## Problem statement
The lines to return are those from the one containing "for hand, side, distance, lean" down to the one containing "obj.parent = empty", inclusive; return them exactly and nothing else.

======== Records supplied

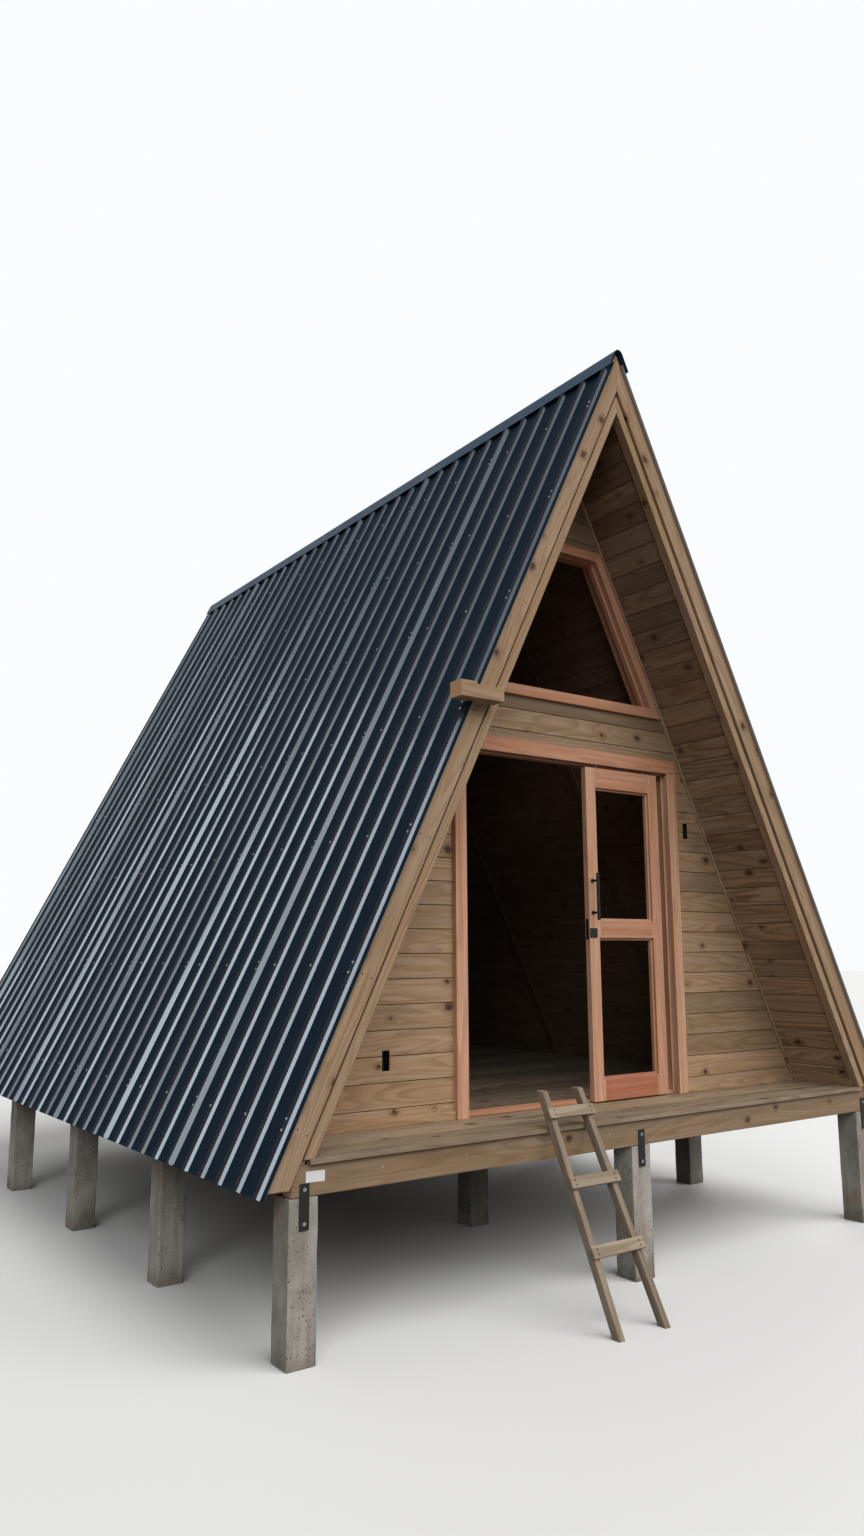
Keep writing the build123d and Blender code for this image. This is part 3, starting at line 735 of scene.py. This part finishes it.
# %% Mitre the window frame
low, high = [Vector(corner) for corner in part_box("window_frame")]
rise = high.z - low.z
top_x = high.x - rise * run / drop
corners = [Vector((-high.x, 0, low.z)), Vector((high.x, 0, low.z)), Vector((top_x, 0, high.z)),
           Vector((-top_x, 0, high.z))]
ring = welded("window_frame")
window = bmesh.new()
for index, corner in enumerate(corners):
    following = corners[(index + 1) % 4]
    before = corners[index - 1]
    after = corners[(index + 2) % 4]
    side_way = (following - corner).normalized()
    member = ring.copy()
    for place, other, way in ((corner, before, side_way), (following, after, -side_way)):
        bisector = (way + (other - place).normalized()).normalized()
        outward = Vector((-bisector.z, 0, bisector.x))
        if outward.dot(way) > 0:
            outward = -outward
        saw(member, place, outward)
    ease(member, SMALL_EDGE, 2)
    join(window, member)
ring.free()
give_grain(window, tones=[0.5, 0.35, 0.6, 0.4])
publish("window_frame_members", window, HARDWOOD, stands_for=["window_frame"])

# %% [markdown]
# ## Piers
#
# The piers are cast concrete posts. Their arrises are worn and their faces are not quite flat, so each
# one is cut into short lengths and every point is pushed in or out by a millimetre or two of noise.

# %% Roughen the piers
PIER_SLICE = 0.04
PIER_ARRIS = 0.009
BROAD_WEAR = 0.0022
FINE_WEAR = 0.0014
LEAST_WEAR = 0.0018
FOOT = 0.005
for node in ("piers_left", "piers_middle", "piers_right"):
    mesh = welded(node)
    ease(mesh, PIER_ARRIS, 3)
    height = PIER_SLICE
    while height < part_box(node)[1][2] - 0.01:
        bmesh.ops.bisect_plane(mesh, geom=mesh.verts[:] + mesh.edges[:] + mesh.faces[:],
                               plane_co=Z * height, plane_no=Z)
        height += PIER_SLICE
    mesh.normal_update()
    for vert in mesh.verts:
        wear = noise.noise(vert.co * 9) * BROAD_WEAR + noise.noise(vert.co * 40) * FINE_WEAR
        vert.co -= vert.normal * (LEAST_WEAR + wear) * (1 if vert.co.z > FOOT else 0)
    print(node, "has", len(mesh.verts), "points")
    publish(node + "_cast", mesh, CONCRETE, stands_for=[node])

# %% [markdown]
# ## Straps and their bolts
#
# A flat steel bar holds each outer beam to its pier, with one bolt into the beam and one into the pier.

# %% Add screws and bolts as one helper
def head(mesh, place, way, radius, height, sides, share=0.75):
    """A small round or six-sided head that stands on a surface."""
    turn = way.to_track_quat("Z", "Y").to_matrix().to_4x4()
    matrix = Matrix.Translation(place + way * height / 2) @ turn
    bmesh.ops.create_cone(mesh, cap_ends=True, segments=sides, radius1=radius, radius2=radius * share,
                          depth=height, matrix=matrix)


def washer_and_hexagon(mesh, place, way, washer, hexagon, sides, taper):
    """A round washer with a six-sided head on it. Both are given as radius and height."""
    head(mesh, place, way, *washer, sides, taper)
    head(mesh, place + way * washer[1], way, *hexagon, 6, HEXAGON_TAPER)


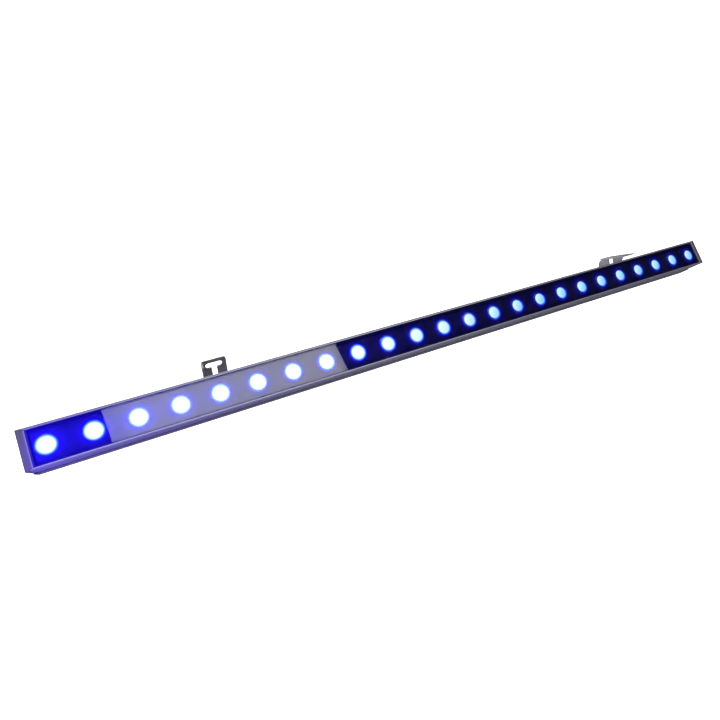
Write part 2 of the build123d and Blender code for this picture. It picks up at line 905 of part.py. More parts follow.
save(make_gland_body(), "gland_body")
save(make_gland_seal(), "gland_seal")
save(make_gland_nut(), "gland_nut")
save(make_gland_locknut(), "gland_locknut")
save(make_vent(), "breather_vent")

for hand, side, distance, lean in zip(("left", "right"), (-1, 1), bracket_end_distance, bracket_lean):
    edge_x = side * (lamp_length / 2 - distance)
    save(make_bracket(edge_x, lean), "wall_bracket_" + hand)
    save(make_shoe(edge_x), "shoe_" + hand)
    save(make_channel_nut(edge_x), "channel_nut_" + hand)
    save(make_shoe_screws(edge_x), "shoe_screws_" + hand)
    save(make_pivot_bolt(edge_x), "pivot_bolt_" + hand)
    save(make_pivot_washer(edge_x), "pivot_washer_" + hand)
    save(make_friction_washer(edge_x), "friction_washer_" + hand)
    save(make_pivot_nut(edge_x), "pivot_nut_" + hand)
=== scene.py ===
from math import pi, radians

import bpy
import numpy as np
from mathutils import Matrix, Vector


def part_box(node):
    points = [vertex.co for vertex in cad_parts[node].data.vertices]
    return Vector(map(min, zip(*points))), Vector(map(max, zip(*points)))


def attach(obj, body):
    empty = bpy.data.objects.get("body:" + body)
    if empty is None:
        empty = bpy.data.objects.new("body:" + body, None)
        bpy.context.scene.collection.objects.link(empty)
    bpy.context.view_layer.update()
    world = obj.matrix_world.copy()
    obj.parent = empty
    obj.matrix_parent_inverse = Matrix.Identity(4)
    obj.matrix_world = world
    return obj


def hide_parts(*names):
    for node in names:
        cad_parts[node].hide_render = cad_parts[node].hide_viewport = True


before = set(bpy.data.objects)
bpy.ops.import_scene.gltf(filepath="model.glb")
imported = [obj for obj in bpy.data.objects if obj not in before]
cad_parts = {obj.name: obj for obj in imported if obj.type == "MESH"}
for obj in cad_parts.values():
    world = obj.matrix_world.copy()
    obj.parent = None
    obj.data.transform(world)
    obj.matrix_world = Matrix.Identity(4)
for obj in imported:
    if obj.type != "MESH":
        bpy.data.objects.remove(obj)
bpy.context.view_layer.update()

bl_info = {
    "name": "Wall washer looks",
    "version": (1, 0, 0),
    "blender": (4, 5, 0),
    "location": "3D View > Sidebar > Washer",
    "description": "Finishes for a linear wall washer with 24 lit lenses",
    "category": "Object",
}

MM = 0.001

HALF_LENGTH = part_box("end_cap_right")[1][0]
GLASS_LOW, GLASS_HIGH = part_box("front_glass")
LENS_LOW, LENS_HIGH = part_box("lenses")
MASK_LOW, MASK_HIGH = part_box("mask_plate")
HOUSING_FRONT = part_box("housing")[1][2]
LENS_COUNT = 24
LENS_PITCH = 2 * HALF_LENGTH / LENS_COUNT
LENS_RADIUS = (LENS_HIGH[1] - LENS_LOW[1]) / 2

# The bevels round the window and the caps' inner edges, where the lenses' light is painted on.
BEVEL_WIDTH = 1.0 * MM
BEVEL_DEPTH = 0.85 * MM
CAP_EDGE = 1.7 * MM
BEVEL_CREST = GLASS_HIGH[1] + BEVEL_WIDTH
BEVEL_FOOT = HOUSING_FRONT - BEVEL_DEPTH
CAP_CREST = GLASS_HIGH[0] + CAP_EDGE

SQUARE = np.array([[-1, -1, 0], [1, -1, 0], [1, 1, 0], [-1, 1, 0]])
ONE_FACE = np.array([[0, 1, 2, 3]])


def linear(hex_colour):
    """Turns an sRGB hex colour into Blender's linear colour."""
    channels = [int(hex_colour[i:i + 2], 16) / 255 for i in (1, 3, 5)]
    light = [c / 12.92 if c <= 0.04045 else ((c + 0.055) / 1.055) ** 2.4 for c in channels]
    return (*light, 1.0)


def fill_inputs(tree, node, inputs):
    """Fills a node's inputs from a dictionary by name, or from a tuple in their order.

    Each is a value, an sRGB hex colour, another node's output, or a node, whose first live output
    is then linked.
    """
    pairs = inputs.items() if isinstance(inputs, dict) else enumerate(inputs)
    for key, value in pairs:
        live = [socket for socket in node.inputs if socket.enabled and socket.name == key]
        socket = live[0] if live else node.inputs[key]
        if isinstance(value, bpy.types.Node):
            value = next(output for output in value.outputs if output.enabled)
        if isinstance(value, bpy.types.NodeSocket):
            tree.links.new(value, socket)
        else:
            socket.default_value = linear(value) if isinstance(value, str) else value


def add_node(tree, kind, inputs=(), stops=(), **settings):
    """Adds a shader node with its settings, its inputs and, on a colour ramp, its stops.

    The tuple of a Map Range is its value, from min, from max, to min and to max.
    """
    node = tree.nodes.new("ShaderNode" + kind)
    for name, value in settings.items():
        setattr(node, name, value)
    if stops:
        elements = node.color_ramp.elements
        while len(elements) < len(stops):
            elements.new(1.0)
        for element, (place, colour) in zip(elements, stops):
            element.position = place
            element.color = linear(colour)
    fill_inputs(tree, node, inputs)
    return node


def start_material(name, hex_colour, metallic, roughness, **sockets):
    """A new material with one Principled shader: the material, its tree and the shader.

    More of the shader's inputs are given by name, with an underscore for each space.
    """
    material = bpy.data.materials.new(name)
    material.use_nodes = True
    material.diffuse_color = linear(hex_colour)
    tree = material.node_tree
    tree.nodes.clear()
    basics = {"Base Color": hex_colour, "Metallic": metallic, "Roughness": roughness}
    more = {key.replace("_", " "): value for key, value in sockets.items()}
    shader = add_node(tree, "BsdfPrincipled", {**basics, **more})
    add_node(tree, "OutputMaterial", {"Surface": shader})
    return material, tree, shader


def grain(tree, place, size, stretch=(1, 1, 1), detail=3.0):
    """Noise whose spots are about size metres across, stretched along the axes as given."""
    scale = [1 / (size * factor) for factor in stretch]
    mapped = add_node(tree, "Mapping", {"Vector": place, "Scale": scale})
    return add_node(tree, "TexNoise", {"Vector": mapped, "Scale": 1.0, "Detail": detail})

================

## Solution for this task
for hand, side, distance, lean in zip(("left", "right"), (-1, 1), bracket_end_distance, bracket_lean):
    edge_x = side * (lamp_length / 2 - distance)
    save(make_bracket(edge_x, lean), "wall_bracket_" + hand)
    save(make_shoe(edge_x), "shoe_" + hand)
    save(make_channel_nut(edge_x), "channel_nut_" + hand)
    save(make_shoe_screws(edge_x), "shoe_screws_" + hand)
    save(make_pivot_bolt(edge_x), "pivot_bolt_" + hand)
    save(make_pivot_washer(edge_x), "pivot_washer_" + hand)
    save(make_friction_washer(edge_x), "friction_washer_" + hand)
    save(make_pivot_nut(edge_x), "pivot_nut_" + hand)
=== scene.py ===
from math import pi, radians

import bpy
import numpy as np
from mathutils import Matrix, Vector


def part_box(node):
    points = [vertex.co for vertex in cad_parts[node].data.vertices]
    return Vector(map(min, zip(*points))), Vector(map(max, zip(*points)))


def attach(obj, body):
    empty = bpy.data.objects.get("body:" + body)
    if empty is None:
        empty = bpy.data.objects.new("body:" + body, None)
        bpy.context.scene.collection.objects.link(empty)
    bpy.context.view_layer.update()
    world = obj.matrix_world.copy()
    obj.parent = empty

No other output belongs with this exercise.